The following code proves these points:
import numpy as np
import tensorflow as tf
from tensorflow import keras
# metric = keras.metrics.poisson
# metricName = 'poisson'
metric = keras.metrics.mse
metricName = 'mean_squared_error'
nSamples = 3
nBatchSize = 2
dataIn = np.random.rand(nSamples, 1, 1, 1)
dataOut = np.random.rand(nSamples, 1, 1, 1)
tf.InteractiveSession()
layer = keras.layers.Input(shape=(1, 1, 1))
model = keras.models.Model(inputs=layer, outputs=layer)
model.compile(optimizer='adam', loss=metric, metrics=[metric])
h = model.fit(x=dataIn, y=dataOut, batch_size=nBatchSize, verbose=1, epochs=10)
for (historyMetric, historyLoss) in zip(h.history[metricName], h.history['loss']):
# the metric value is correct and can be reproduced in a number of ways
kerasMetricOfData = metric(dataOut, dataIn).eval()
averageMetric = np.mean(kerasMetricOfData)
assert np.isclose(historyMetric, averageMetric), "..."
flattenedMetric = metric(dataOut.flatten(), dataIn.flatten()).eval()
assert np.isclose(historyMetric, flattenedMetric), "..."
if metric == keras.metrics.poisson:
numpyMetric = np.mean(dataIn - np.log(dataIn) * dataOut)
assert np.isclose(historyMetric, numpyMetric), "..."
# the loss value is incorrect by at least a scaling factor (~ batch size).

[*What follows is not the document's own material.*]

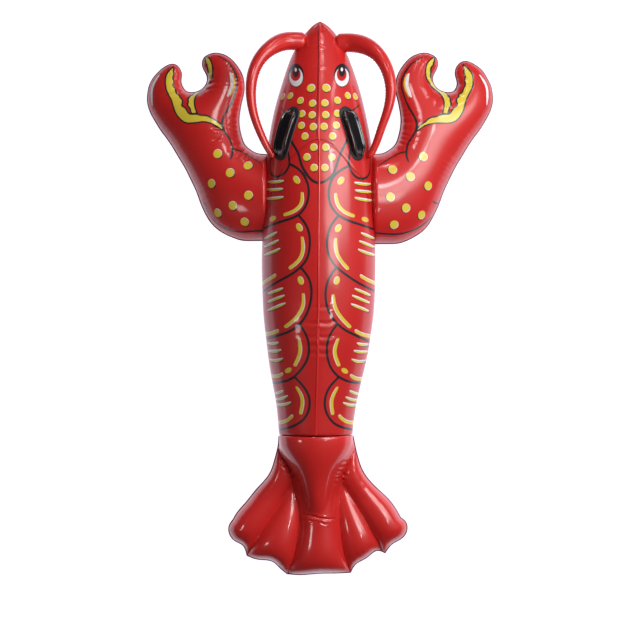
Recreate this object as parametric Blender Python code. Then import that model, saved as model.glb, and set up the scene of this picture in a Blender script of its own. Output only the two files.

# also varies *randomly* if the batch size does not divide the # of samples:
if nSamples == 3:
incorrectLoss = np.array([
np.mean(kerasMetricOfData.flatten() * [1, nBatchSize, nBatchSize]),
np.mean(kerasMetricOfData.flatten() * [nBatchSize, 1, nBatchSize]),
np.mean(kerasMetricOfData.flatten() * [nBatchSize, nBatchSize, 1]),
])
elif nSamples == 4:
incorrectLoss = np.mean(kerasMetricOfData) * nBatchSize
assert np.any(np.isclose(historyLoss, incorrectLoss)), "..."
It outputs:
Epoch 1/10
2/3 [===================>..........] - ETA: 0s - loss: 0.0044 - mean_squared_error: 0.0022
3/3 [==============================] - 0s 5ms/sample - loss: 0.0099 - mean_squared_error: 0.0084
Epoch 2/10
2/3 [===================>..........] - ETA: 0s - loss: 0.0238 - mean_squared_error: 0.0119
3/3 [==============================] - 0s 2ms/sample - loss: 0.0163 - mean_squared_error: 0.0084
Epoch 3/10
2/3 [===================>..........] - ETA: 0s - loss: 0.0238 - mean_squared_error: 0.0119
3/3 [==============================] - 0s 2ms/sample - loss: 0.0163 - mean_squared_error: 0.0084
Epoch 4/10
2/3 [===================>..........] - ETA: 0s - loss: 0.0238 - mean_squared_error: 0.0119
3/3 [==============================] - 0s 2ms/sample - loss: 0.0163 - mean_squared_error: 0.0084
Epoch 5/10
2/3 [===================>..........] - ETA: 0s - loss: 0.0238 - mean_squared_error: 0.0119
3/3 [==============================] - 0s 2ms/sample - loss: 0.0163 - mean_squared_error: 0.0084
Epoch 6/10
2/3 [===================>..........] - ETA: 0s - loss: 0.0222 - mean_squared_error: 0.0111
3/3 [==============================] - 0s 2ms/sample - loss: 0.0158 - mean_squared_error: 0.0084
Epoch 7/10
2/3 [===================>..........] - ETA: 0s - loss: 0.0222 - mean_squared_error: 0.0111
3/3 [==============================] - 0s 2ms/sample - loss: 0.0158 - mean_squared_error: 0.0084
Epoch 8/10
2/3 [===================>..........] - ETA: 0s - loss: 0.0238 - mean_squared_error: 0.0119
3/3 [==============================] - 0s 2ms/sample - loss: 0.0163 - mean_squared_error: 0.0084
Epoch 9/10
2/3 [===================>..........] - ETA: 0s - loss: 0.0222 - mean_squared_error: 0.0111
3/3 [==============================] - 0s 2ms/sample - loss: 0.0158 - mean_squared_error: 0.0084
Epoch 10/10
2/3 [===================>..........] - ETA: 0s - loss: 0.0044 - mean_squared_error: 0.0022
3/3 [==============================] - 0s 2ms/sample - loss: 0.0099 - mean_squared_error: 0.0084
Update: Finally, there seems to be a difference between using keras.metrics.mse
and 'mse'
, as this example shows:
import numpy as np
from tensorflow import keras
# these three reproduce the issue:
# metric = keras.metrics.poisson
# metric = 'poisson'
# metric = keras.metrics.mse
# this one does not:
metric = 'mse'
nSamples = 3
nBatchSize = 2
dataIn = np.random.rand(nSamples, 1, 1, 1)
dataOut = np.random.rand(nSamples, 1, 1, 1)
layer = keras.layers.Input(shape=(1, 1, 1))
model = keras.models.Model(inputs=layer, outputs=layer)
model.compile(optimizer='adam', loss=metric, metrics=[metric])
model.fit(x=dataIn, y=dataOut, batch_size=2, verbose=1, epochs=10)
I begin to believe that this must be a bug and reported it here.